Direction: Extract every entry word for word.

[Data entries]
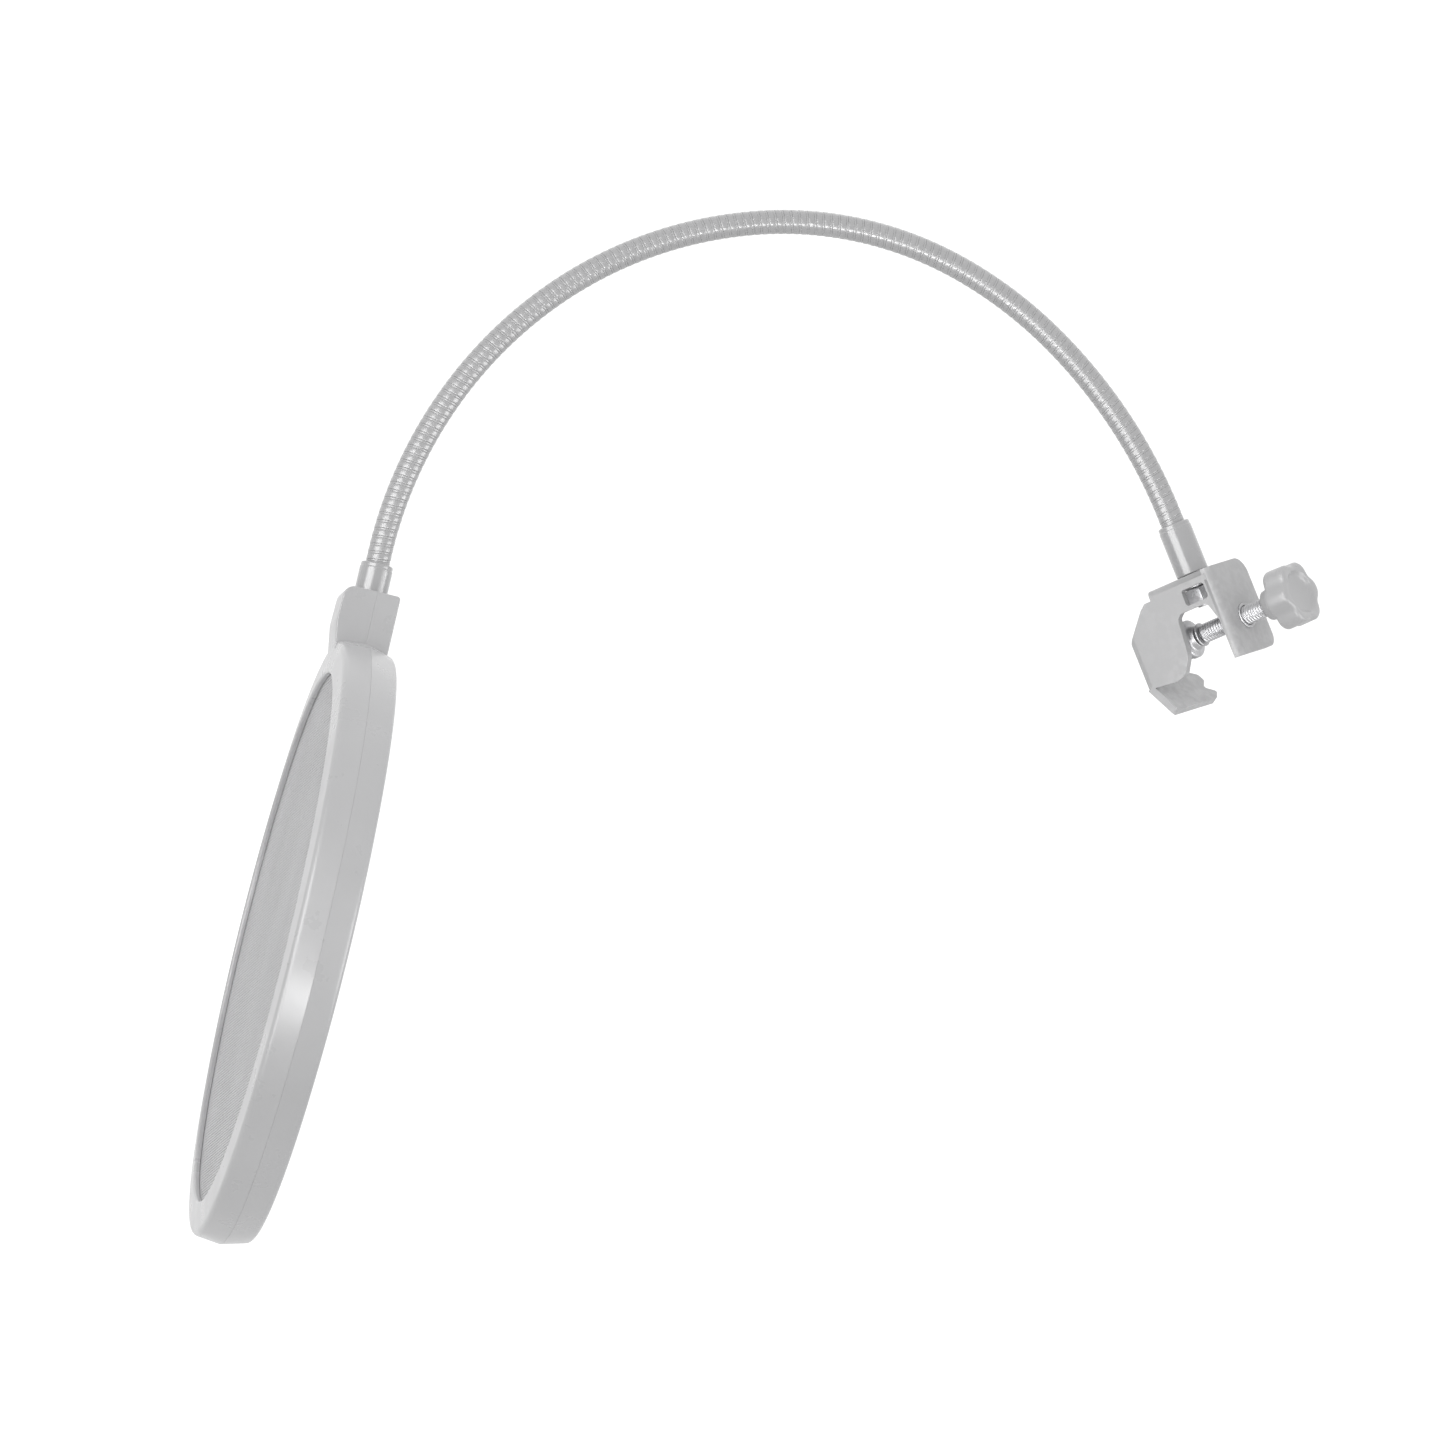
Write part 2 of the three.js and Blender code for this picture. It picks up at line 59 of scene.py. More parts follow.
X_TO_Z = Matrix.Rotation(-math.pi / 2, 4, "Y")      # turns local x onto local z
JOINTS = {joint["name"]: joint for joint in frame["joints"]}


# ---------- places, from the frame ----------
def axis_of(joint):
    return Vector(JOINTS[joint]["axis"]).normalized()


def centre(node):
    low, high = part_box(node)
    return (low + high) / 2


def basis(origin, x_axis, y_axis, z_axis):
    """A matrix from local millimetres to the row frame."""
    turn = Matrix((x_axis, y_axis, z_axis)).transposed()
    return Matrix.Translation(origin) @ turn.to_4x4() @ Matrix.Scale(MM, 4)


# Clamp: x along the screw towards the knob, z along the neck's end, y away from the web.
CLAMP_X, CLAMP_Z = axis_of("screw_travel"), axis_of("foot_swivel")
CLAMP = basis(Vector(), CLAMP_X, CLAMP_Z.cross(CLAMP_X), CLAMP_Z)

# Hoop: x up through the boss, z out of the front screen.
HOOP_FRONT = (centre("front_screen") - centre("rear_screen")).normalized()
HOOP_SIDE = Vector((0, 1, 0))
HOOP_UP = HOOP_SIDE.cross(HOOP_FRONT)
HOOP_CENTRE = (centre("front_screen") + centre("rear_screen")) / 2
HOOP = basis(HOOP_CENTRE, HOOP_UP, HOOP_SIDE, HOOP_FRONT)

# ---------- driving dimensions, millimetres ----------
# hoop
RIM_RADIUS = 78.37
OPENING_RADIUS = 69.0
HALF_DEPTH = 8.02
FRONT_DRAFT = math.radians(6)
REAR_DRAFT = math.radians(16)
FLANGE_SLOPE = math.radians(6)
WALL = 2.0
FLANGE = 1.6
SEAM = 0.012                # half the hairline between the two shells
SCREEN_RADIUS = 73.6
SCREEN_THICKNESS = 0.16
SCREEN_SLACK = 0.25         # how far the net sinks between its rim and its middle
# boss
BOSS_ROOT = 71.5            # sunk in the ring
BOSS_INNER = 74.6           # where the boss is cut off, clear of the screen's groove
BOSS_TOP = 91.8
BOSS_WIDTH = 15.0
BOSS_FRONT = 8.6
BOSS_REAR = 6.1
BORE_OFFSET = 1.0
BORE = 2.4
BORE_DEPTH = 11.0
SCREW_UP = 81.0
SCREW_SPREAD = 4.6
SCREW_RECESS = 2.4
SCREW_SEAT = 2.9            # how far behind the seam the recess ends
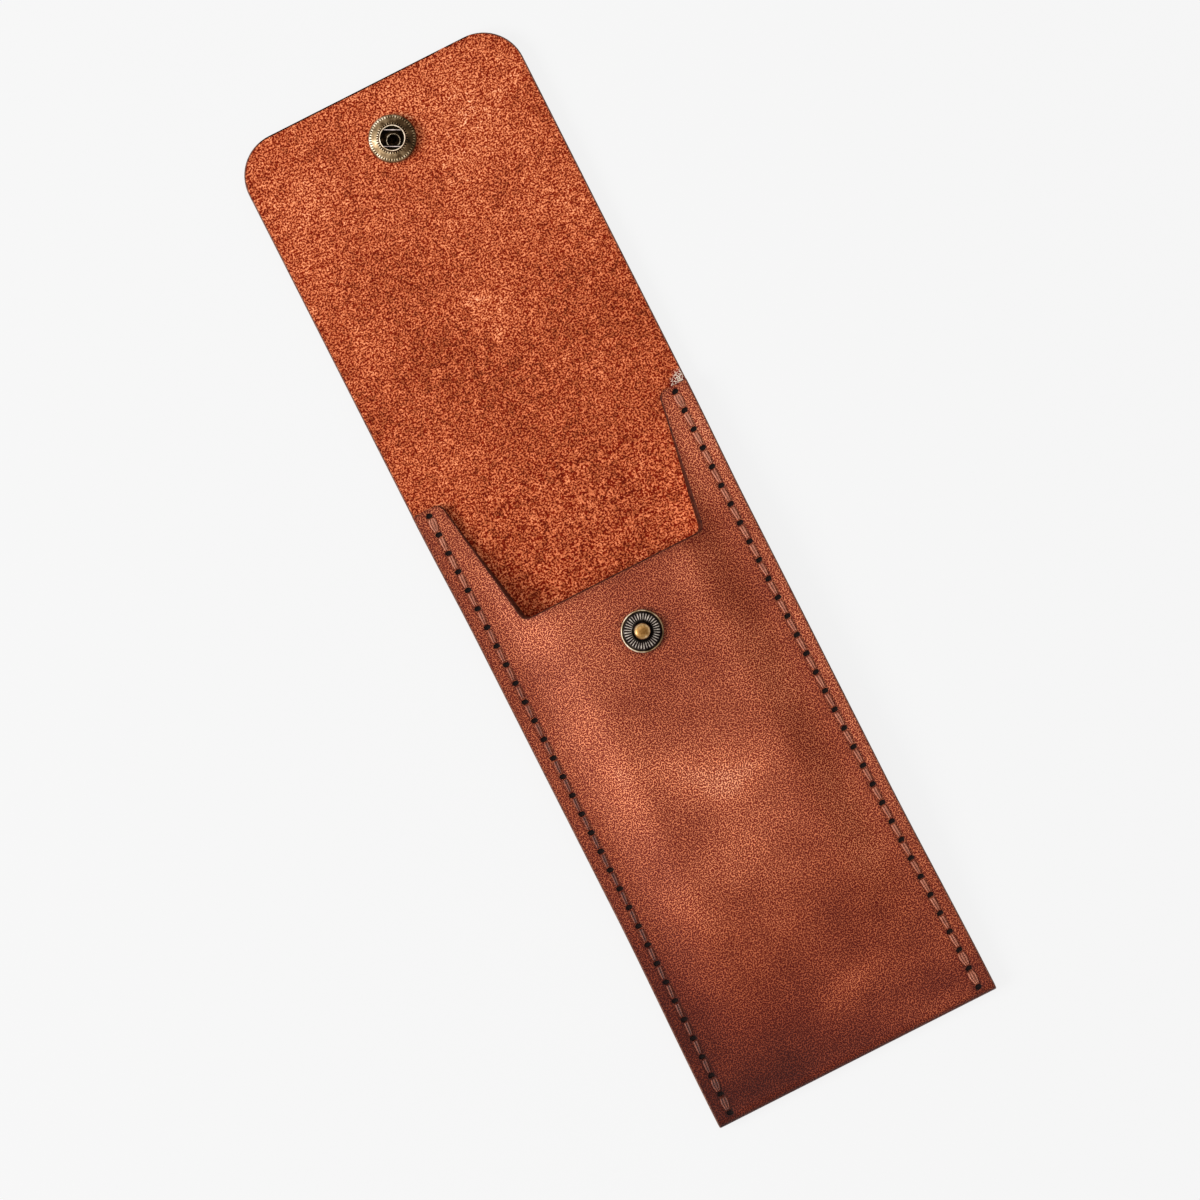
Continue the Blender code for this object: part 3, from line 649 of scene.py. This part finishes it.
hide = {
    "front": (0.46, frontPatches, 2.0), "flap": (0.47, flapPatches, 9.0),  # shade, patches, noise layer
    "drift": 0.05, "driftNoise": (16, 20),
    # how much darker wax, dressing and handling make it, and the distances over which that fades
    "dressed": (0.25, 0.1, 0.7), "handled": (0.1, 0.5, 2.6),
    "pressed": (0.5, 0.7, 1.5), "folded": (0.7, 0.4, 1.1),
    "groove": 0.85, "grooveAt": 0.74, "grooveWide": 0.2, "grooveEnds": 2.0,
    "dent": 0.5, "dentAt": 5.6, "dentWide": 0.5,
    "scuffSide": (32.2, 32.9), "scuffSlope": 0.7, "scuffHigh": 2.5,
}


def patchSum(patches, x, y):
    total = 0.0
    for px, py, wide, long, turn, amount in patches:
        angle = math.radians(turn)
        dx, dy = x - px, y - py
        u = (dx * math.cos(angle) + dy * math.sin(angle)) / wide
        v = (dy * math.cos(angle) - dx * math.sin(angle)) / long
        total += amount * math.exp(-(u * u + v * v))
    return total


def fading(distance, mark, level=0.0):
    amount, start, end = hide[mark]
    return amount * (1 - ramp(distance, level + start, level + end))


def wearShade(x, y, toRim, toHole):
    # how dark wax, dressing and handling make the grain at a place
    offLine = abs(abs(x / across(1, y)) - case["seamX"]) - hide["grooveAt"]
    groove = hide["groove"] * bell(offLine, hide["grooveWide"])
    groove *= y < case["earTopY"] - hide["grooveEnds"]
    dent = hide["dent"] * bell(fromStud(x, y) - hide["dentAt"], hide["dentWide"])
    darkest = max(fading(toRim, "dressed"), fading(toHole, "pressed"), groove,
                  fading(y, "folded", case["bottomY"]), dent)
    return min(darkest + fading(toRim, "handled"), 1.0)


def frayShade(x, y):
    # the hide is scuffed to bare fibres in the corner above the right ear
    foot = case["earTopY"]
    slope = foot + min(x - case["seamX"] + hide["scuffSlope"], hide["scuffHigh"])
    return (ramp(x, *hide["scuffSide"]) * ramp(y, foot - 0.8, foot - 0.2)
            * (1 - ramp(y, slope - 0.2, slope + 0.3)))


def unrolled(y):
    # along the skin where it turns round the bottom crease, so that the grain isn't drawn out there
    depth = (creaseY - y) / case["creaseRadius"]
    return creaseY - case["creaseRadius"] * math.asin(min(depth, 1)) if depth > 0 else y


def markLeather(obj, rimTree, holeTree):
    # the attributes that the leather materials read
    mesh = obj.data
    restPlace, pullUp, edgeShade, frayed = [], [], [], []
    for v in mesh.vertices:
        x, y, z = v.co / mm
        restPlace += (x, unrolled(y), z)
        inFront = y < case["earTopY"] and z > seamUnderside(y) + case["leather"] + 0.1
        pale, patches, layer = hide["front" if inFront else "flap"]
        pale += patchSum(patches, x, y)
        pullUp.append(pale + hide["drift"] * softNoise(x, y, *hide["driftNoise"], layer))
        frayed.append(frayShade(x, y))
        edgeShade.append(wearShade(x, y, rimTree.find((x, y, z))[2], holeTree.find((x, y, z))[2]))
    for face in mesh.polygons:
        x, y, z = face.center / mm
        roundMouth = case["mouthY"] - 1 < y < case["earTopY"] + 1 and abs(x) < case["halfWidth"] - 2
        if face.material_index == cutSide and roundMouth:
            face.material_index = mouthSide
    mesh.attributes.new("restPlace", "FLOAT_VECTOR", "POINT").data.foreach_set("vector", restPlace)
    for name, values in (("pullUp", pullUp), ("edgeShade", edgeShade), ("frayed", frayed)):
        mesh.attributes.new(name, "FLOAT", "POINT").data.foreach_set("value", values)
    smoothUnder(obj, 38)


def searchTree(points):
    tree = kdtree.KDTree(len(points))
    for index, point in enumerate(points):
        tree.insert(point, index)
    tree.balance()
    return tree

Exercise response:
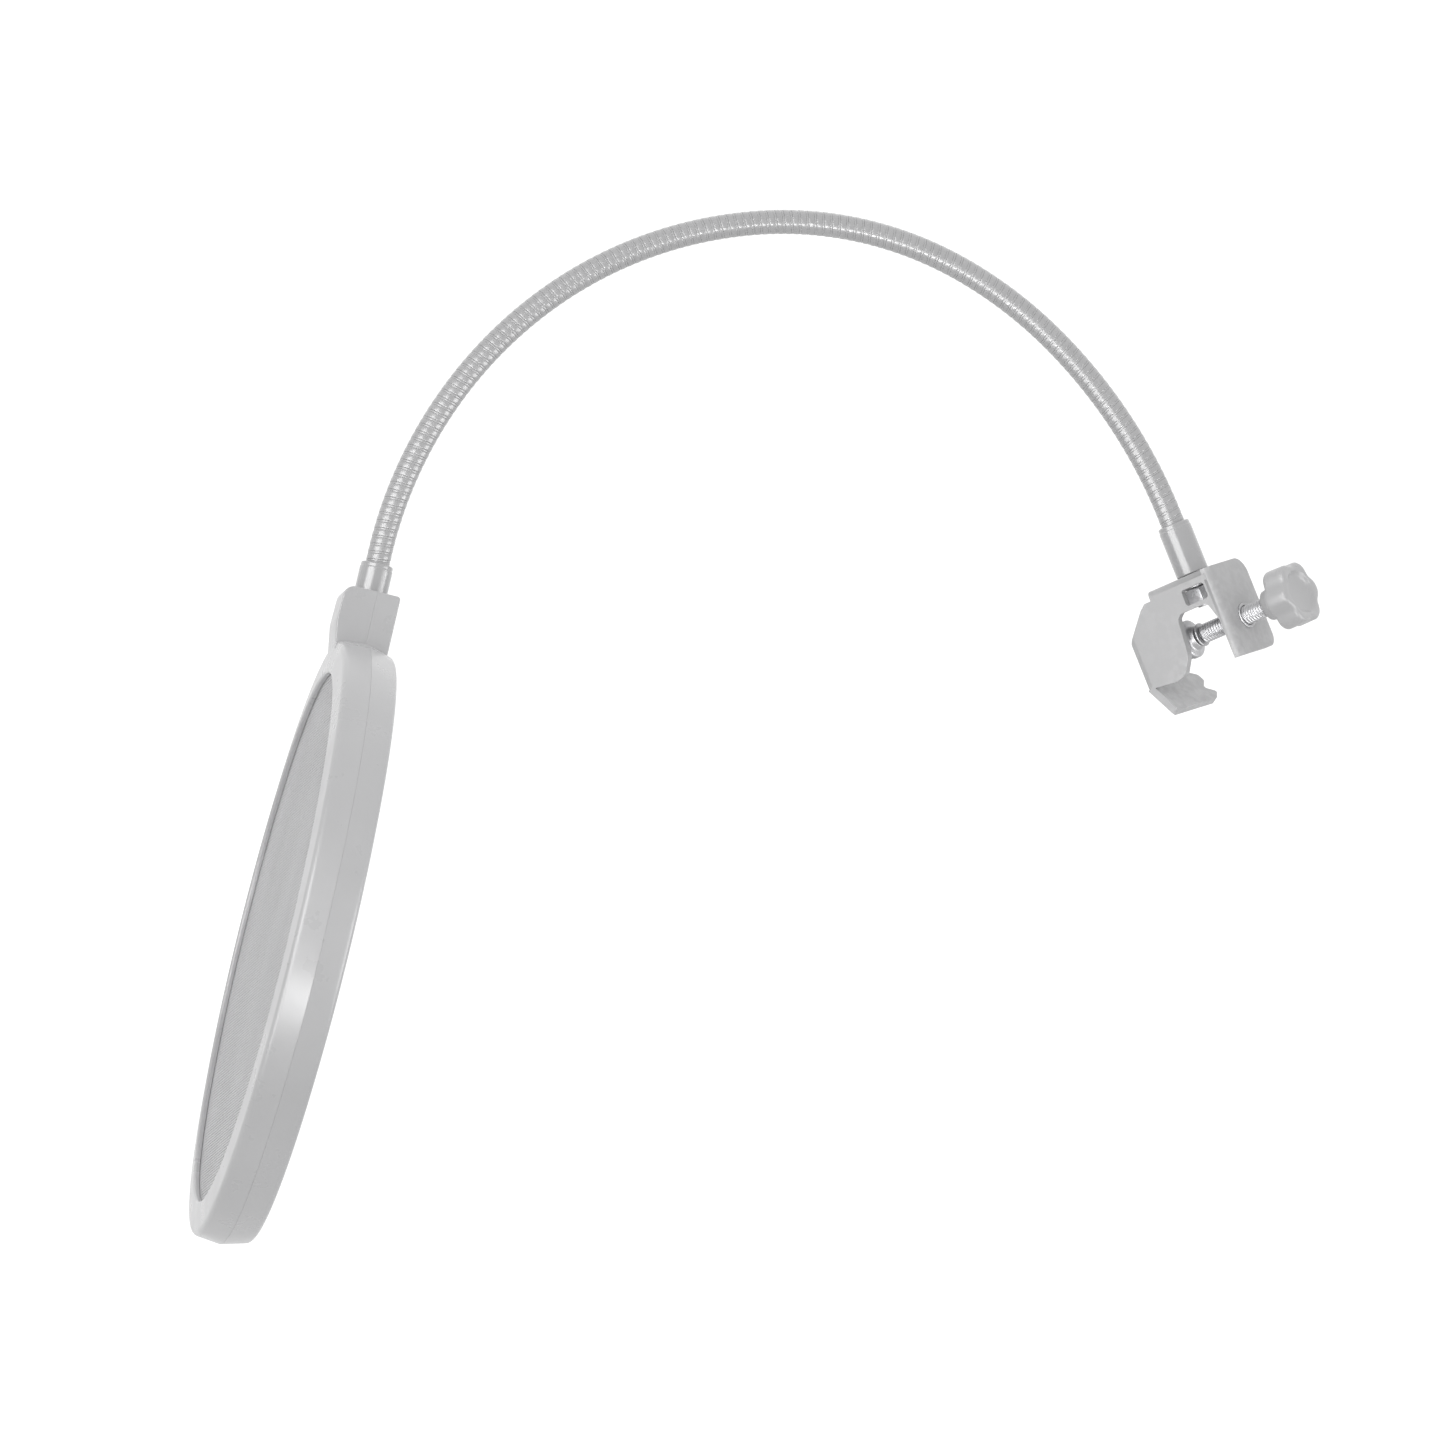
Write part 2 of the three.js and Blender code for this picture. It picks up at line 59 of scene.py. More parts follow.
X_TO_Z = Matrix.Rotation(-math.pi / 2, 4, "Y")      # turns local x onto local z
JOINTS = {joint["name"]: joint for joint in frame["joints"]}


# ---------- places, from the frame ----------
def axis_of(joint):
    return Vector(JOINTS[joint]["axis"]).normalized()


def centre(node):
    low, high = part_box(node)
    return (low + high) / 2


def basis(origin, x_axis, y_axis, z_axis):
    """A matrix from local millimetres to the row frame."""
    turn = Matrix((x_axis, y_axis, z_axis)).transposed()
    return Matrix.Translation(origin) @ turn.to_4x4() @ Matrix.Scale(MM, 4)


# Clamp: x along the screw towards the knob, z along the neck's end, y away from the web.
CLAMP_X, CLAMP_Z = axis_of("screw_travel"), axis_of("foot_swivel")
CLAMP = basis(Vector(), CLAMP_X, CLAMP_Z.cross(CLAMP_X), CLAMP_Z)

# Hoop: x up through the boss, z out of the front screen.
HOOP_FRONT = (centre("front_screen") - centre("rear_screen")).normalized()
HOOP_SIDE = Vector((0, 1, 0))
HOOP_UP = HOOP_SIDE.cross(HOOP_FRONT)
HOOP_CENTRE = (centre("front_screen") + centre("rear_screen")) / 2
HOOP = basis(HOOP_CENTRE, HOOP_UP, HOOP_SIDE, HOOP_FRONT)

# ---------- driving dimensions, millimetres ----------
# hoop
RIM_RADIUS = 78.37
OPENING_RADIUS = 69.0
HALF_DEPTH = 8.02
FRONT_DRAFT = math.radians(6)
REAR_DRAFT = math.radians(16)
FLANGE_SLOPE = math.radians(6)
WALL = 2.0
FLANGE = 1.6
SEAM = 0.012                # half the hairline between the two shells
SCREEN_RADIUS = 73.6
SCREEN_THICKNESS = 0.16
SCREEN_SLACK = 0.25         # how far the net sinks between its rim and its middle
# boss
BOSS_ROOT = 71.5            # sunk in the ring
BOSS_INNER = 74.6           # where the boss is cut off, clear of the screen's groove
BOSS_TOP = 91.8
BOSS_WIDTH = 15.0
BOSS_FRONT = 8.6
BOSS_REAR = 6.1
BORE_OFFSET = 1.0
BORE = 2.4
BORE_DEPTH = 11.0
SCREW_UP = 81.0
SCREW_SPREAD = 4.6
SCREW_RECESS = 2.4
SCREW_SEAT = 2.9            # how far behind the seam the recess ends
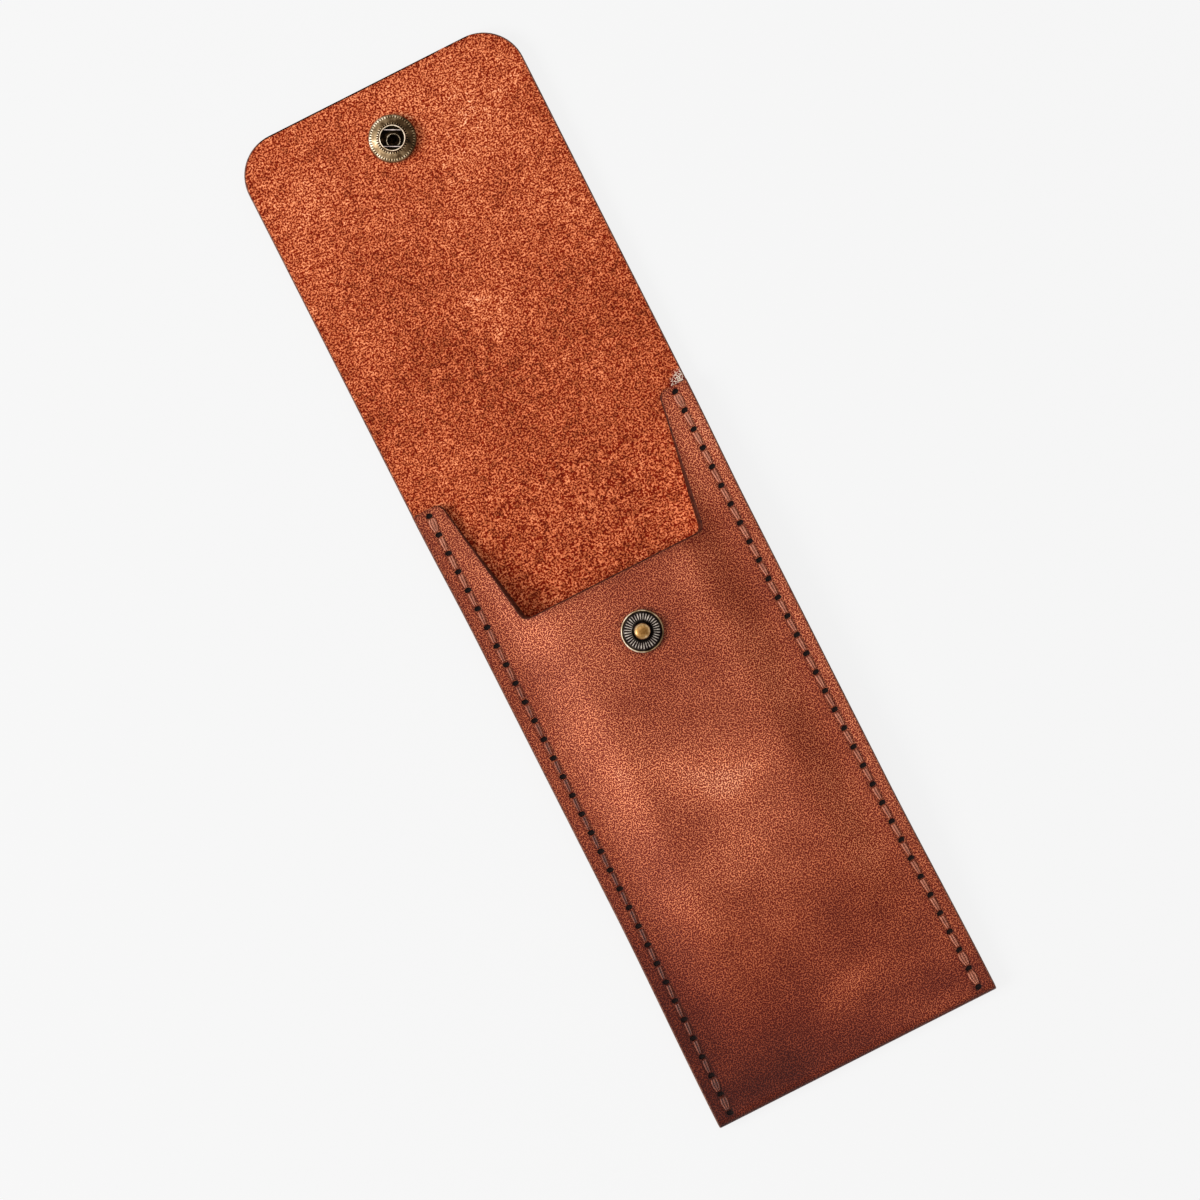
Continue the Blender code for this object: part 3, from line 649 of scene.py. This part finishes it.
hide = {
    "front": (0.46, frontPatches, 2.0), "flap": (0.47, flapPatches, 9.0),  # shade, patches, noise layer
    "drift": 0.05, "driftNoise": (16, 20),
    # how much darker wax, dressing and handling make it, and the distances over which that fades
    "dressed": (0.25, 0.1, 0.7), "handled": (0.1, 0.5, 2.6),
    "pressed": (0.5, 0.7, 1.5), "folded": (0.7, 0.4, 1.1),
    "groove": 0.85, "grooveAt": 0.74, "grooveWide": 0.2, "grooveEnds": 2.0,
    "dent": 0.5, "dentAt": 5.6, "dentWide": 0.5,
    "scuffSide": (32.2, 32.9), "scuffSlope": 0.7, "scuffHigh": 2.5,
}


def patchSum(patches, x, y):
    total = 0.0
    for px, py, wide, long, turn, amount in patches:
        angle = math.radians(turn)
        dx, dy = x - px, y - py
        u = (dx * math.cos(angle) + dy * math.sin(angle)) / wide
        v = (dy * math.cos(angle) - dx * math.sin(angle)) / long
        total += amount * math.exp(-(u * u + v * v))
    return total


def fading(distance, mark, level=0.0):
    amount, start, end = hide[mark]
    return amount * (1 - ramp(distance, level + start, level + end))


def wearShade(x, y, toRim, toHole):
    # how dark wax, dressing and handling make the grain at a place
    offLine = abs(abs(x / across(1, y)) - case["seamX"]) - hide["grooveAt"]
    groove = hide["groove"] * bell(offLine, hide["grooveWide"])
    groove *= y < case["earTopY"] - hide["grooveEnds"]
    dent = hide["dent"] * bell(fromStud(x, y) - hide["dentAt"], hide["dentWide"])
    darkest = max(fading(toRim, "dressed"), fading(toHole, "pressed"), groove,
                  fading(y, "folded", case["bottomY"]), dent)
    return min(darkest + fading(toRim, "handled"), 1.0)


def frayShade(x, y):
    # the hide is scuffed to bare fibres in the corner above the right ear
    foot = case["earTopY"]
    slope = foot + min(x - case["seamX"] + hide["scuffSlope"], hide["scuffHigh"])
    return (ramp(x, *hide["scuffSide"]) * ramp(y, foot - 0.8, foot - 0.2)
            * (1 - ramp(y, slope - 0.2, slope + 0.3)))


def unrolled(y):
    # along the skin where it turns round the bottom crease, so that the grain isn't drawn out there
    depth = (creaseY - y) / case["creaseRadius"]
    return creaseY - case["creaseRadius"] * math.asin(min(depth, 1)) if depth > 0 else y


def markLeather(obj, rimTree, holeTree):
    # the attributes that the leather materials read
    mesh = obj.data
    restPlace, pullUp, edgeShade, frayed = [], [], [], []
    for v in mesh.vertices:
        x, y, z = v.co / mm
        restPlace += (x, unrolled(y), z)
        inFront = y < case["earTopY"] and z > seamUnderside(y) + case["leather"] + 0.1
        pale, patches, layer = hide["front" if inFront else "flap"]
        pale += patchSum(patches, x, y)
        pullUp.append(pale + hide["drift"] * softNoise(x, y, *hide["driftNoise"], layer))
        frayed.append(frayShade(x, y))
        edgeShade.append(wearShade(x, y, rimTree.find((x, y, z))[2], holeTree.find((x, y, z))[2]))
    for face in mesh.polygons:
        x, y, z = face.center / mm
        roundMouth = case["mouthY"] - 1 < y < case["earTopY"] + 1 and abs(x) < case["halfWidth"] - 2
        if face.material_index == cutSide and roundMouth:
            face.material_index = mouthSide
    mesh.attributes.new("restPlace", "FLOAT_VECTOR", "POINT").data.foreach_set("vector", restPlace)
    for name, values in (("pullUp", pullUp), ("edgeShade", edgeShade), ("frayed", frayed)):
        mesh.attributes.new(name, "FLOAT", "POINT").data.foreach_set("value", values)
    smoothUnder(obj, 38)


def searchTree(points):
    tree = kdtree.KDTree(len(points))
    for index, point in enumerate(points):
        tree.insert(point, index)
    tree.balance()
    return tree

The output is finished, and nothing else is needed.